Geoghan also has a solid ability to mix lush visuals with blunt and crude prose and the tension between the two can be exciting.  These woman are not shy, retreating victims, though they are virtually all victims.  They are strong, independent people.  They have goals and the talent and means to achieve them.  They are sexually independent and often curious.  Yet at crucial moments they put their faith in males and are let down.

The strongest work here is the title novella, which tells the story of Quinn, who has followed her brother to college in Boulder, Colorado.  The story moves back and forth between the tale of a drug-soaked night in Boulder and a series of scenes from their childhood and life with their alcoholic parents.  The balance of these is taut and musical and both worlds are drawn vividly.  In the flashbacks, we see the toll alcohol takes on their family as they grow up and Patrick begins to center his own life around drugs.  While these scenes could have been more holistically organized – alternating two fully drawn narratives instead of one narrative and a collage of incidents – they do steadily move west, from the sun-drenched beach of their childhood, to an adolescence near Chicago after their father is promoted, to the dark hedonism of Colorado, so that setting helps form an arc in the flashbacks even if plot does not.
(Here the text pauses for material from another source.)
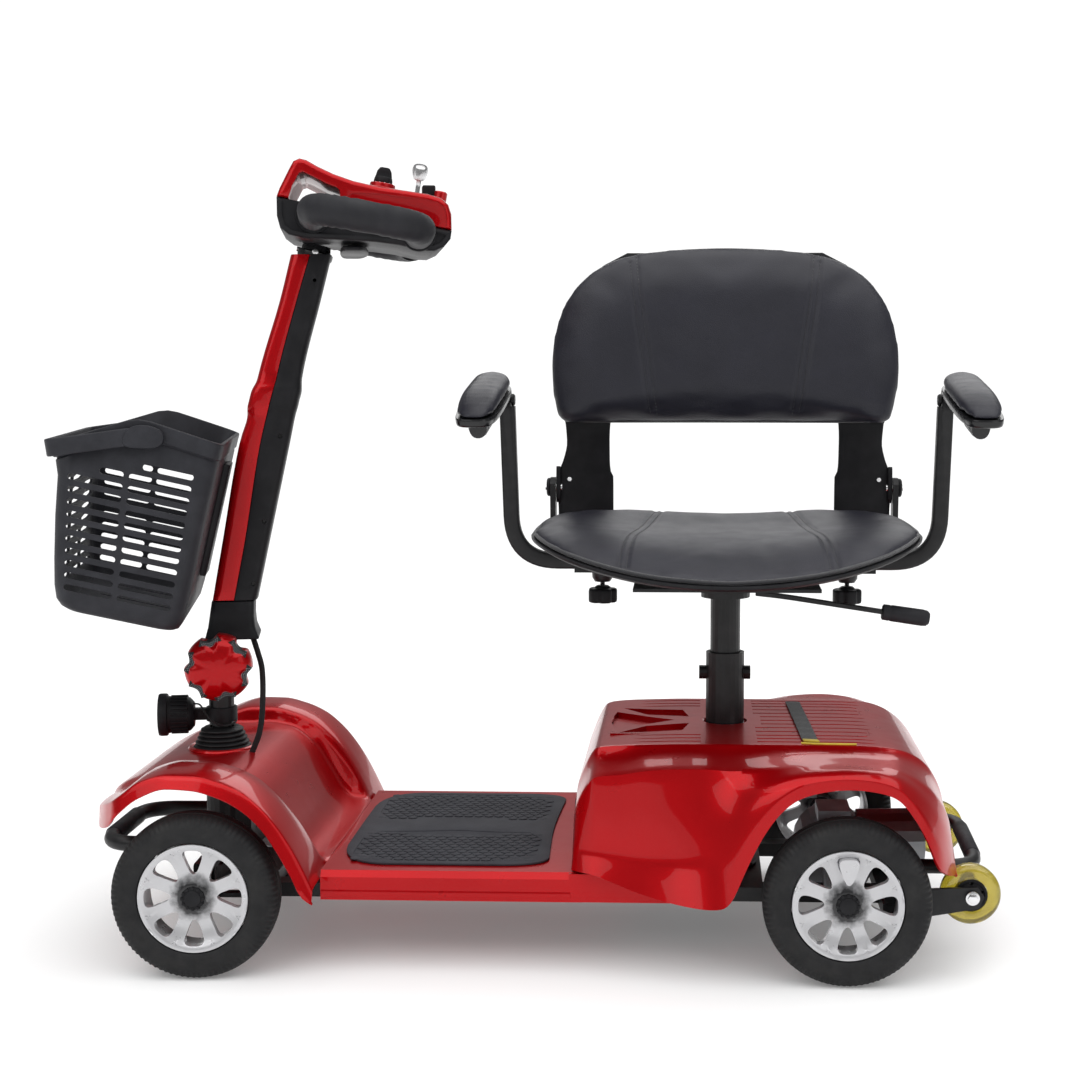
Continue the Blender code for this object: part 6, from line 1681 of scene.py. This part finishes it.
def arms():
    """Both armrests: tube, hinged pad, star knob with its screw, and the nut it turns in."""
    tilt = math.radians(8.5)
    for word, side in SIDES:
        path = rounded([(side * 0.1, ARM_Y, ARM_Z), (side * (ARM_X - 0.006), ARM_Y, ARM_Z),
            (side * ARM_X, ARM_Y, 0.64)], 0.058, 14)
        ear = chaikin([(0.069, 0.625), (0.091, 0.625), (0.097, 0.64), (0.097, 0.654), (0.09, 0.6615), (0.078, 0.661),
            (0.069, 0.65)], 2)
        low, high = sorted((side * (ARM_X - 0.004), side * (ARM_X + 0.004)))
        piece(word + "_arm_bar", sweep(path, squared(0.0097, 0.0034), (0, 1, 0)), STEEL, word + "_arm",
            adds=[extruded(ear, 0, low, high)], replaces=word + "_arm_tube")
        centre = side * 0.2935
        inner = side * (ARM_X + 0.0152)

        def at(length, x, up):
            return (x, PAD_Y - length * math.cos(tilt) - up * math.sin(tilt), PAD_Z - length * math.sin(tilt)
                + up * math.cos(tilt))

        def outline(grow, up, s0=-0.022, s1=0.2185):
            half = 0.0255
            flat = [(s0, -half * 0.45), (s0 + 0.004, -half * 0.82), (0.02, -half * 0.96), (0.09, -half),
                (0.16, -half * 0.99), (0.205, -half * 0.84), (s1, -half * 0.55), (s1, half * 0.55),
                (0.205, half * 0.84), (0.16, half * 0.99), (0.09, half), (0.02, half * 0.96),
                (s0 + 0.004, half * 0.82), (s0, half * 0.45)]
            pts = chaikin(flat, 2)
            cs = 0.5 * (s0 + s1)
            return [at(cs + (s - cs) * (1 + (grow - 1) * 0.28), centre + x * grow, up) for s, x in pts]

        base = loft([outline(0.9, 0.005), outline(0.98, 0.0062), outline(1.01, 0.0085), outline(1.02, 0.0135),
            outline(1.0, 0.015), outline(0.9, 0.015)])
        tongue = []
        for s in (0.13, 0.145, 0.193, 0.2):
            k = 1.0 if 0.14 < s < 0.195 else 0.86
            ring = [(-0.012 * k, 0.006), (0.012 * k, 0.006), (0.012 * k, -0.002), (0.0075 * k, -0.0088),
                (0.0, -0.0108), (-0.0075 * k, -0.0088), (-0.012 * k, -0.002)]
            tongue.append([at(s, centre - side * 0.004 + x, up) for x, up in chaikin(ring, 1)])
        piece(word + "_pad_tray", base, GLOSS, word + "_pad", adds=[loft(tongue)], angle=44.0)
        dome = [outline(1.0, 0.0152)]
        for grow, up in ((1.015, 0.0175), (1.015, 0.0215), (0.98, 0.027), (0.88, 0.0325), (0.72, 0.0362),
                (0.45, 0.038), (0.2, 0.0384)):
            ring = []
            for p, q in zip(outline(grow, up), outline(grow, 0.0152)):
                s = (PAD_Y - q[1]) / math.cos(tilt)
                front, back = float(np.clip((s - 0.1) / 0.118, 0, 1)), float(np.clip((0.02 - s) / 0.04, 0, 1))
                fall = 1.0 - 0.62 * front ** 2.6 - 0.45 * back ** 2
                ring.append(tuple(np.array(q) + (np.array(p) - np.array(q)) * fall))
            dome.append(ring)
        puffed(word + "_pad_cushion", loft(dome), word + "_pad", word + "_arm_pad", 0.006, 0.004,
            keep=lambda co: (co.z - PAD_Z) * math.cos(tilt) + (PAD_Y + SHIFT_Y - co.y) * math.sin(tilt) < 0.0165)
        strip = [at(-0.012, 0, -0.006), at(0.01, 0, -0.0085), at(0.08, 0, 0.003), at(0.19, 0, 0.012),
            at(0.19, 0, 0.018), at(-0.012, 0, 0.018)]
        plate = sorted((inner - side * 0.005, inner - side * 0.001))
        piece(word + "_pad_side_plate", extruded([p[1:] for p in strip], 0, *plate), GREY, word + "_pad", bevel=0.0008)
        pin_a, pin_b = side * (ARM_X - 0.008), side * (ARM_X + 0.013)
        pin = together([rod((pin_a, PAD_Y, PAD_Z), (pin_b, PAD_Y, PAD_Z), 0.004, 20),
            revolve([(0.0, -0.0012), (0.0062, -0.0012), (0.0078, 0.0006), (0.0078, 0.003), (0.0, 0.003)],
            (pin_a, PAD_Y, PAD_Z), (side, 0, 0), 24, False)])
        piece(word + "_pad_pin", pin, STEEL, word + "_pad")
        lobes = []
        for scale, z in ((0.86, 0.3912), (0.97, 0.3922), (1.0, 0.3945), (1.0, 0.406), (0.97, 0.4082), (0.84, 0.4094)):
            lobes.append([(side * KNOB_X + a * scale, ARM_Y + b * scale, z) for a, b in star(0.0172, 0.0024, 5, 14)])
        hub = revolve([(0.0, 0.408), (0.0098, 0.408), (0.0096, 0.411), (0.0072, 0.4128), (0.0, 0.413)],
            (side * KNOB_X, ARM_Y, 0.0), (0, 0, 1), 28, False)
        piece(word + "_arm_knob_grip", loft(lobes), SHELL, word + "_arm_knob", adds=[hub], replaces=word + "_arm_knob",
            angle=55.0)
        thread = [(0.0, 0.411)]
        for k in range(9):
            z = 0.412 + 0.0013 * k
            thread += [(0.0027, z), (0.0031, z + 0.00065)]
        thread += [(0.0027, 0.4236), (0.0, 0.4236)]
        piece(word + "_arm_knob_screw", revolve(thread, (side * KNOB_X, ARM_Y, 0.0), (0, 0, 1), 20, False), BRIGHT,
            word + "_arm_knob")
        nut = revolve([(0.0042, 0.418), (0.0098, 0.418), (0.013, 0.423), (0.0135, 0.43), (0.0042, 0.43)],
            (side * KNOB_X, ARM_Y, 0.0), (0, 0, 1), 32)
        piece(word + "_receiver_nut", nut, STEEL, "seat")


def lever():
    path = smooth_path([(0.035, -0.06, 0.422), (0.07, -0.06, 0.418), (0.13, -0.06, 0.409), (0.196, -0.06, 0.399)], 18)
    bar = sweep(path, [(-0.006, -0.0022), (-0.0054, -0.0026), (0.0054, -0.0026), (0.006, -0.0022), (0.006, 0.0022),
        (0.0054, 0.0026), (-0.0054, 0.0026), (-0.006, 0.0022)], (0, 0, 1))
    piece("swivel_lever_bar", bar, STEEL, "swivel_lever", replaces="swivel_lever")
    axis = unit((0.056, 0, -0.008))
    grip = revolve([(0.0, 0.0), (0.0078, 0.0), (0.0094, 0.0012), (0.0096, 0.008), (0.0092, 0.0095), (0.0098, 0.011),
        (0.01, 0.048), (0.0092, 0.0535), (0.0066, 0.0566), (0.0, 0.0574)], (0.185, -0.06, 0.4005), axis, 40, False)
    piece("swivel_lever_grip", grip, GRIP, "swivel_lever")


seat()
seat_back()
arms()
lever()


# ---------------------------------------------------------------- CAD nodes that stay as they are
dress("chassis_frame seat_post_socket seat_post seat_base swivel_lever left_arm_tube right_arm_tube "
      "steering_column tie_rod front_left_steering_knuckle front_right_steering_knuckle tiller_mast "
      "front_bumper rear_bumper", STEEL)
dress("battery_pack tiller_rear_shell tiller_skirt head_lower_shell back_frame left_arm_knob right_arm_knob "
      "speed_dial horn_button throttle_paddle headlight_housing left_anti_tip_hub right_anti_tip_hub", SHELL, 0.0006)
dress("basket basket_handle", BASKET)
dress("front_cowl footboard rear_shroud tiller_front_shell head_upper_shell fold_knob", RED)
dress("left_arm_pad right_arm_pad seat_cushion back_cushion", LEATHER, 0.0)
dress("front_left_tyre front_right_tyre rear_left_tyre rear_right_tyre", TYRE, 0.0)
dress("steering_boot harness_lower harness_upper", BOOT, 0.0)
dress("left_grip right_grip", GRIP, 0.0)
dress("floor_mat", MAT, 0.0)
dress("front_left_rim front_right_rim rear_left_rim rear_right_rim", WHEEL, 0.0)
dress("transaxle_motor motor_controller", GREY)
dress("ignition_key", BRIGHT, 0.0)
dress("left_anti_tip_tyre right_anti_tip_tyre", AMBER, 0.0)
dress("headlight_lens", LENS, 0.0)
dress("battery_strap", WEB, 0.0)
OURS = set(bpy.data.materials)


# ---------------------------------------------------------------- stage, light and camera
def stage():
    """A pale floor under one wide overhead light, with softer lights at the sides."""
    size = 90.0
    mesh = bpy.data.meshes.new("floor")
    mesh.from_pydata([(-size, -size, -0.0004), (size, -size, -0.0004), (size, size, -0.0004), (-size, size, -0.0004)],
        [], [(0, 1, 2, 3)])
    floor = linked("floor", mesh)
    f = Finish("pale_floor", (0.84, 0.84, 0.84), 0.7, 0.0, Specular_IOR_Level=0.1, Emission_Color=(1.0, 1.0, 1.0, 1.0),
        Emission_Strength=0.16)
    f.clouded((0.6, 2.0), 0.3, 0.7, (0.83, 0.83, 0.83), (0.85, 0.85, 0.85))
    mesh.materials.append(f.mat)
    world = bpy.data.worlds.new("studio")
    bpy.context.scene.world = world
    world.use_nodes = True
    tree = world.node_tree
    soft = tree.nodes["Background"]
    soft.inputs["Color"].default_value = (1.0, 1.0, 1.0, 1.0)
    soft.inputs["Strength"].default_value = 0.22
    backdrop = tree.nodes.new("ShaderNodeBackground")
    backdrop.inputs["Strength"].default_value = 1.35
    rays, mix = tree.nodes.new("ShaderNodeLightPath"), tree.nodes.new("ShaderNodeMixShader")
    tree.links.new(rays.outputs["Is Camera Ray"], mix.inputs[0])
    tree.links.new(soft.outputs[0], mix.inputs[1])
    tree.links.new(backdrop.outputs[0], mix.inputs[2])
    tree.links.new(mix.outputs[0], tree.nodes["World Output"].inputs["Surface"])
    sun = bpy.data.lights.new("overhead_dome", "SUN")
    sun.energy, sun.angle = 3.0, math.radians(95.0)
    dome = bpy.data.objects.new("overhead_dome", sun)
    dome.rotation_euler = (math.radians(8.0), math.radians(4.0), 0.0)
    bpy.context.scene.collection.objects.link(dome)
    for name, spot, size_x, size_y, power in (("key_soft", (-1.7, -2.3, 1.9), 2.6, 1.3, 18.0),
            ("fill_soft", (2.1, -1.9, 1.3), 1.4, 1.8, 8.0), ("rim_soft", (0.4, 2.6, 1.7), 2.2, 0.9, 12.0)):
        light = bpy.data.lights.new(name, "AREA")
        light.shape, light.size, light.size_y, light.energy = "RECTANGLE", size_x, size_y, power
        lamp = bpy.data.objects.new(name, light)
        lamp.location = spot
        aim = Vector((0.0, 0.0, 0.35)) - Vector(spot)
        lamp.rotation_euler = aim.to_track_quat("-Z", "Y").to_euler()
        bpy.context.scene.collection.objects.link(lamp)
    camera = bpy.data.cameras.new("photo_camera")
    camera.lens, camera.sensor_width, camera.shift_x = 60.0, 36.0, -0.0796
    eye = bpy.data.objects.new("photo_camera", camera)
    eye.location = (0.2213, -2.2085, 0.7046)
    eye.rotation_euler = (math.radians(84.13), 0.0, math.radians(2.2))
    bpy.context.scene.collection.objects.link(eye)
    bpy.context.scene.camera = eye
    bpy.context.scene.view_settings.view_transform = "Standard"


stage()
for name, obj in NODES.items():
    if not obj.data.materials or obj.data.materials[0].name not in {m.name for m in OURS}:
        raise SystemExit(f"{name} has no material of its own")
The problem here is that we are rooting for Quinn throughout – against her parents and against her brother. It is absolutely clear from the opening scene in Boulder that her devotion to him is a mistake, so we are neither surprised nor particularly moved when her urge to save him ends in failure.  This weakness affects all the stories and becomes multiplied if you read the collection straight through.  Among the most effective moments is the end of the first story, when the narrator’s home for romance is dashed as the man she is attracted to – Tree-Boy – takes his pleasure with rough selfishness.  It is not just bad sex because there is a hint that this woman has gotten what she deserved, for not seeing this man for who he really was.  There are three stories in which the key male figures are given these reductive nicknames – “Tree Boy,” “Cricket Boy” and “Dog Boy.”  The stories build on each other, but they do not build on the power of the first encounter.

There is an unfortunate tendency towards obviously literary touches.  “eightball,” for example, ends with an extended encounter with butterflies and the sudden intrusion of literary symbolism in a story of such gritty realism is off-putting, even while the descriptions of the butterflies are beautiful.

There is powerful writing here, and characters that seem real.  I would love to say that I will miss them, but they are real without being attractive.